## Recorded information
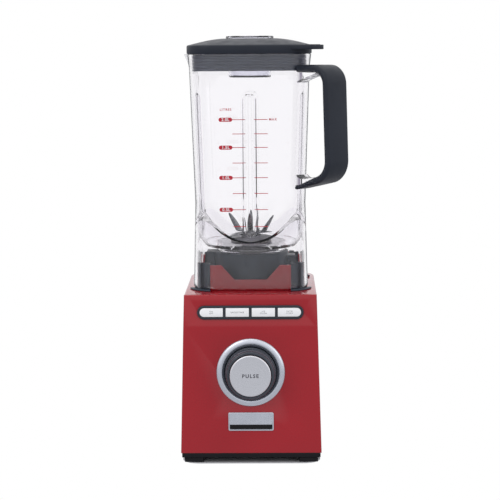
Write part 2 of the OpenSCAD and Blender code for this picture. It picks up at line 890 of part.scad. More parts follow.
// Plain block inside the outer walls, used to trim what is added inside or outside them
module jug_body_core() {
    for (turn = [0, 90]) rotate(turn) rotate([90, 0, 0])
        translate([0, 0, -waist_w + corner_r]) linear_extrude(2 * (waist_w - corner_r))
            polygon([[-waist_w + 1, floor_z + 1], [waist_w - 1, floor_z + 1],
                [waist_w - 1, waist_z], [mouth_w - 1, wall_top_z], [-mouth_w + 1, wall_top_z],
                [-waist_w + 1, waist_z]]);
    for (x = [-1, 1], y = [-1, 1]) translate([x * (waist_w - corner_r), y * (waist_w - corner_r), 0])
        disc(corner_r - 1, floor_z + 1, wall_top_z);
}

module handle_grip() {
    color([0.20, 0.21, 0.25]) difference() {
        in_handle_plane(grip_w) handle_outline();
        square_taper(waist_z, waist_w + slack, corner_r + slack, wall_top_z,
            mouth_w + slack, corner_r + slack);
        square_taper(wall_top_z - 0.1, mouth_w + slack, corner_r + slack, rim_z,
            mouth_w + rim_flare + slack, corner_r + rim_flare + slack);
    }
}

// ---------- blade unit ----------

module blade_housing() {
    top = blade_z - 1;
    color([0.72, 0.73, 0.75]) difference() {
        union() {
            disc(24, flange_z, flange_z + 1.8);
            disc(12, flange_z, top);
            disc(blade_bore - slack, floor_z - nut_h - 0.5, flange_z + 0.1);
        }
        disc(spindle_r + 1, floor_z - 20, top + over);
        disc(blade_bearing_r + slack / 2, floor_z - 20, floor_z + 3);
        disc(blade_bearing_r + slack / 2, top - 4, top + over);
    }
}

module blade_bearings() {
    top = blade_z - 1;
    color([0.82, 0.83, 0.85]) {
        ring(spindle_r + running, blade_bearing_r, floor_z - 3.5, floor_z + 2.98);
        ring(spindle_r + running, blade_bearing_r, top - 3.98, top - 1.2);
    }
}

module shaft_seal() {
    color([0.10, 0.10, 0.11])
        ring(spindle_r + running, blade_bearing_r, blade_z - 2.15, blade_z - 1.05);
}

module housing_gasket() {
    color([0.85, 0.85, 0.83]) ring(blade_bore + slack, 23.5, inner_floor + 0.02, flange_z - 0.02);
}

module retaining_nut() {
    notches = 6;
    color([0.24, 0.25, 0.28]) difference() {
        ring(blade_bore, nut_r, floor_z - nut_h, floor_z - 0.02);
        for (i = [0:notches - 1]) rotate(i * 360 / notches) translate([nut_r, 0, 0])
            block(6, 6, floor_z - nut_h - over, floor_z + over);
    }
}

// Leaf-shaped blade arm that leaves the hub flat, then turns up or down by tilt
module blade_arm(flat, length, width, tilt) {
    stub = 3;
    bend = [flat, 0];
    along = [cos(tilt), sin(tilt)];
    across = [-sin(tilt), cos(tilt)] * blade_t;
    translate([0, width / 2, 0]) rotate([90, 0, 0]) linear_extrude(width)
        polygon([[0, 0], bend, bend + stub * along, bend + stub * along + across,
            [flat - blade_t * tan(tilt / 2), blade_t], [0, blade_t]]);
    translate([flat, 0, 0]) rotate([0, -tilt, 0]) translate([0, 0, 0.1])
        linear_extrude(blade_t - 0.2)
            polygon([[stub - 1, 0.2 - width / 2], [length * 0.55, -width / 2 - 0.6],
                [length, width * 0.1], [length * 0.93, width * 0.38], [length * 0.5, width / 2],
                [stub - 1, width / 2 - 0.2]]);
}

module blade_pair(z, heading, flat, length, width, tilt) {
    color([0.55, 0.55, 0.57]) translate([0, 0, z]) rotate(heading) difference() {
        union() {
            disc(10, 0, blade_pitch - 0.02);
            for (turn = [0, 180]) rotate(turn) blade_arm(flat, length, width, tilt);
        }
        disc(spindle_r + slack, -over, blade_pitch + over);
    }
}

module blade_upper() { blade_pair(blade_z + 2 * blade_pitch, 83, 13, 25, 9, 68); }
module blade_middle() { blade_pair(blade_z + blade_pitch, -30, 17, 24, 10, 58); }
module blade_lower() { blade_pair(blade_z, 35, 18, 13, 11, -8); }

module blade_spindle() {
    color([0.80, 0.81, 0.83]) {
        disc(spindle_r, cup_z + cup_h - 7, blade_top + 4.5);
        disc(6, blade_z - 1, blade_z - 0.02);
    }
}

blade_pitch = blade_t + 0.35;   // from one blade to the next
blade_top = blade_z + 3 * blade_pitch;

module blade_nut() {
    color([0.75, 0.76, 0.78]) difference() {
        union() {
            translate([0, 0, blade_top]) cylinder(r = 7, h = 4, $fn = 6);
            translate([0, 0, blade_top + 3.9]) cylinder(r1 = 5.6, r2 = 3, h = 2.6);
        }
        disc(spindle_r + slack, blade_top - over, blade_top + 4.6);
    }
}

module driven_coupling() {
    color([0.14, 0.14, 0.15]) difference() {
        disc(cup_r, cup_z, cup_z + cup_h);
        star(star_r, mesh_gap, cup_z - over, star_z + star_h + 1.5);
        disc(spindle_r + slack, cup_z + cup_h - 7.1, cup_z + cup_h + over);
    }
}

// ---------- lid ----------

module lid_cover() {
    plug_w = seal_w - 3;
    color([0.20, 0.21, 0.24]) difference() {
        union() {
            translate([0, 0, lid_z]) linear_extrude(lid_edge)
                rounded_square(lid_w, corner_r + rim_flare);
            square_taper(lid_z + lid_edge - 0.01, lid_w - 0.8, corner_r + rim_flare, lid_top,
                crown_w, crown_w - 6);
            rotate(-45) translate([0, 0, lid_z + lid_edge - 5.4]) linear_extrude(5.4)
                polygon([[60, -24], [tab_reach - 5, -12], [tab_reach, -8], [tab_reach, 8],
                    [tab_reach - 5, 12], [60, 24]]);
            translate([0, 0, lid_z - seal_h + 2]) linear_extrude(seal_h)
                rounded_square(plug_w, corner_r - jug_t - 4);
        }
        difference() {
            translate([0, 0, lid_z - seal_h]) linear_extrude(seal_h + lid_edge - 2.6)
                rounded_square(plug_w - 2.2, corner_r - jug_t - 6);
            disc(filler_r + 2.4, lid_z - seal_h, lid_top);
        }
        disc(filler_r, lid_z - seal_h - over, lid_top + over);
    }
}

seal_w = mouth_w - jug_t - seal_gap;

// Ribbed ring around the lid's plug
module lid_seal() {
    ribs = 5;
    rib_h = (seal_h - 1) / ribs;
    inner_w = seal_w - 3 + slack;
    r = corner_r - jug_t;
    color([0.28, 0.30, 0.34]) difference() {
        union() {
            translate([0, 0, lid_z - seal_h]) linear_extrude(seal_h - slack)
                rounded_square(seal_w - 1, r - 1);
            for (i = [0:ribs - 1]) translate([0, 0, lid_z - seal_h + i * rib_h])
                linear_extrude(rib_h * 0.55) rounded_square(seal_w, r);
        }
        translate([0, 0, lid_z - seal_h - over]) linear_extrude(seal_h + 2 * over)
            rounded_square(inner_w, r - 4 + slack);
    }
}

module filler_cap() {
    low = lid_top + rest_gap - cap_depth;
    r = filler_r - play;
    color([0.80, 0.80, 0.92, 0.5]) difference() {
        union() {
            disc(r, low, lid_top + 1);
            disc(filler_r + 2.8, lid_top + rest_gap, lid_top + rest_gap + cap_flange);
        }
        disc(r - cap_wall, low + cap_wall, lid_top + 20);
    }
}

base_housing();
drive_plinth();
front_panel();
base_plate();
rubber_feet();
base_screws();
button_bezel();
dial_ring();
badge_plate();
button_board();
button_switches();
dial_board();
dial_encoder();
pulse_switch();
motor_stator();
field_coils();
motor_top_bracket();
motor_low_bracket();
motor_bearings();
brush_holders();
motor_mounts();
fan_shroud();
jug_seat();
seat_pads();
cord_gland();
rotor_shaft();
rotor_core();
commutator();
cooling_fan();
drive_coupling();
dial_knob();
dial_shaft();
pulse_button();
button_1();
button_2();
button_3();
button_4();
jug_vessel();
jug_skirt();
handle_grip();
blade_housing();
blade_bearings();
shaft_seal();
housing_gasket();
retaining_nut();
blade_upper();
blade_middle();
blade_lower();
blade_spindle();
blade_nut();
driven_coupling();
lid_cover();
lid_seal();
filler_cap();
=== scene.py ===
"""Finishes the countertop blender: a visible skin, fine pieces and materials for every CAD node."""
import json
import math

import bmesh
import bpy
from mathutils import Matrix, Vector

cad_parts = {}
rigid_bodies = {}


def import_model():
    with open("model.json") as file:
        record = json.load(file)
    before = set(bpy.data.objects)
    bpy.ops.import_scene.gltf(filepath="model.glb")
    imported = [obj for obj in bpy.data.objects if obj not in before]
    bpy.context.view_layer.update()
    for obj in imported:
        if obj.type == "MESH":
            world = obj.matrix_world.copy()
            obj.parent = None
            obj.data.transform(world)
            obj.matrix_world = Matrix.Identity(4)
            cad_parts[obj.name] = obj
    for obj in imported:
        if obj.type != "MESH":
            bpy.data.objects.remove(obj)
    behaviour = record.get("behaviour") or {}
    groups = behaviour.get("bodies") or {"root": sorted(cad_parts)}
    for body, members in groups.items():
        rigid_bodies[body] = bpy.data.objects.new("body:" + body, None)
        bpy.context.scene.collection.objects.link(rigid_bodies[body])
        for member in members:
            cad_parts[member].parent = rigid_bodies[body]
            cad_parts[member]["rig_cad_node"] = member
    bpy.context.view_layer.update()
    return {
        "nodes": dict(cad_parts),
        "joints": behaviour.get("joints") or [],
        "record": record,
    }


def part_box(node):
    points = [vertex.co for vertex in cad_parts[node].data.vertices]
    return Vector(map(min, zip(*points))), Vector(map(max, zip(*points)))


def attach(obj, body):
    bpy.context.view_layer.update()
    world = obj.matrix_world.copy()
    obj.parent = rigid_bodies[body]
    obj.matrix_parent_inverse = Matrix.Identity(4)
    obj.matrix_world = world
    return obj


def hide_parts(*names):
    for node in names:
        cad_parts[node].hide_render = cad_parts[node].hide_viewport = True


bl_info = {
    "name": "Countertop blender finish",
    "version": (1, 0, 0),
    "blender": (4, 5, 0),
    "location": "3D View > Sidebar > Blender jug",
    "description": "Builds the shell, controls, jug, lid and blades of a countertop blender",
    "category": "Add Mesh",
}

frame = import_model()
MM = 0.001

# Heights and reaches that the frame gives
SHELL_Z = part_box("front_panel")[0].z
DECK_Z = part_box("front_panel")[1].z
SHELL_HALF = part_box("front_panel")[1].x
FRONT_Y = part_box("base_plate")[0].y - 1.2 * MM
JUG_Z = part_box("jug_skirt")[0].z
RIM_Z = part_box("jug_vessel")[1].z
FLOOR_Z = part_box("housing_gasket")[0].z - 5.02 * MM
LID_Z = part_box("lid_seal")[1].z + 0.1 * MM
CAP_LOW, CAP_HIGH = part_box("filler_cap")
GRIP_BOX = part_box("handle_grip")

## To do
Going down the listing above, begin printing at the line with "base_housing();" and finish with the line with "bpy.data.objects.remove(obj)", exactly as they appear.

## Exercise answer
base_housing();
drive_plinth();
front_panel();
base_plate();
rubber_feet();
base_screws();
button_bezel();
dial_ring();
badge_plate();
button_board();
button_switches();
dial_board();
dial_encoder();
pulse_switch();
motor_stator();
field_coils();
motor_top_bracket();
motor_low_bracket();
motor_bearings();
brush_holders();
motor_mounts();
fan_shroud();
jug_seat();
seat_pads();
cord_gland();
rotor_shaft();
rotor_core();
commutator();
cooling_fan();
drive_coupling();
dial_knob();
dial_shaft();
pulse_button();
button_1();
button_2();
button_3();
button_4();
jug_vessel();
jug_skirt();
handle_grip();
blade_housing();
blade_bearings();
shaft_seal();
housing_gasket();
retaining_nut();
blade_upper();
blade_middle();
blade_lower();
blade_spindle();
blade_nut();
driven_coupling();
lid_cover();
lid_seal();
filler_cap();
=== scene.py ===
"""Finishes the countertop blender: a visible skin, fine pieces and materials for every CAD node."""
import json
import math

import bmesh
import bpy
from mathutils import Matrix, Vector

cad_parts = {}
rigid_bodies = {}


def import_model():
    with open("model.json") as file:
        record = json.load(file)
    before = set(bpy.data.objects)
    bpy.ops.import_scene.gltf(filepath="model.glb")
    imported = [obj for obj in bpy.data.objects if obj not in before]
    bpy.context.view_layer.update()
    for obj in imported:
        if obj.type == "MESH":
            world = obj.matrix_world.copy()
            obj.parent = None
            obj.data.transform(world)
            obj.matrix_world = Matrix.Identity(4)
            cad_parts[obj.name] = obj
    for obj in imported:
        if obj.type != "MESH":
            bpy.data.objects.remove(obj)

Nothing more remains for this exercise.